Many of our historic churches are over 100 years old and so is the plaster. Ordinary aging from expansion/contraction cycles will stress the plaster and eventually lead to cracks and sections pulling away from the wood lathes. Sometimes, damage can occurs from water leaks through the roof or window frames. Egan Church Restorations plaster experts can clean and repair simple cracks, secure loose plaster to the wood lathes with screws or replace water damaged sections with new plaster to maintain the historic look of your church.
Church plaster repair. St John the Baptist Church. Pawtucket, RI
Heavy rains during a winter storm leaked through the gutters and roof at St. John the Baptist Church in Pawtucket, RI. The pastor contracted for the exterior repairs and then hired Egan Church Restorations to help restore the historic plaster and moldings.
Egan’s Church Restorations team of expert plasterers and artists, removed the water saturated plaster. We then secured the original wood lathes to be certain they had not pulled away from the wall. Next, we attached a wire mesh to the wood lathes to provide a base to apply the new plaster to. We then mixed plaster and applied a base coat and later a finish coat. After sanding, we matched the original paint colors and re-painting the wall. Lastly our artist, then re-created the decorative lettering
Some of the damage occurred to the molded plaster on the arches surrounding a number of the windows. These were all originally precast molds and then plaster made with great detail. In order to repair this, we had to re-mold the plaster to match. Our team applied a liquid fiberglass to the good sections of the existing mold. We then used that to create multiple new molds to recast the plaster so it look just like the original.
The final part of our work was repainting the “faux marble” to the large sanctuary columns. The paint had peeled from minor leaks in the stained glass skylight. Our artist stripped all the existing paint, touched up the plaster in spots and then re painted the “faux marble” effect.
Church Plaster Repair
Church Plaster Repair. Grace Episcopal Church. Providence, RI
Church Plaster Repair – Grace Epis. Church. Providence, RI.
Another source of damage to church plaster is water leaks. Roofs, gutters and window frames are the primary source of many of these water leaks and of course need to be secured before any plaster work begins. In the above photo, water has been leaking through sections of the exterior wood frames that have deteriorated over decades. Egan Church Restorations removed the water damaged plaster, applied a screen to the original wood lathes, then re-plastered the section to like new condition.
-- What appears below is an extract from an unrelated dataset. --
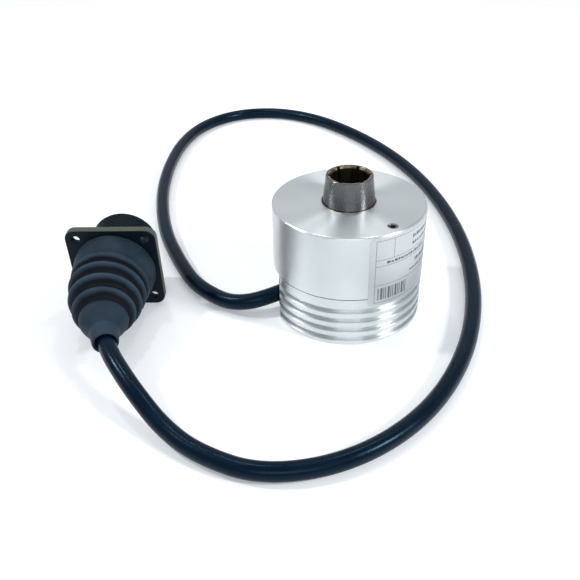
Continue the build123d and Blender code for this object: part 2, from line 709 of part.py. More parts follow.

Grace Church in Providence, Rhode Island had water leaking through the stained glass window frames causing extensive damage to the surrounding historic plaster. Egan Church Restorations were hired to restore the plaster around the window frames and in several other spot locations. The damaged plaster was removed to start. We then secured wire mesh to the original wood lathes to act as a new base for the new plaster. After applying a base layer of plaster, after drying, 2 additional layers of finish plaster were applied. After sanding to a smooth finish, primer and finish paint were applied.
Plaster Molds for Capitols
Another plaster repair that is needed on some churches is creating new molds to replicate decorative plaster such as moldings or capitols. The above photo is a project we completed for Immaculate Conception Church.
New high speed train service by Amtrak, created a serious amount of vibrations on this churches plaster due to it’s closeness to the train tracks. Vibrations shook the building and eventually lead to the capitols cracking and falling. Egan’s team of plaster experts, re-created the original molded plaster by making casts from some of the still intact capitols. We then re-painted them with gold highlights to match the original finishes.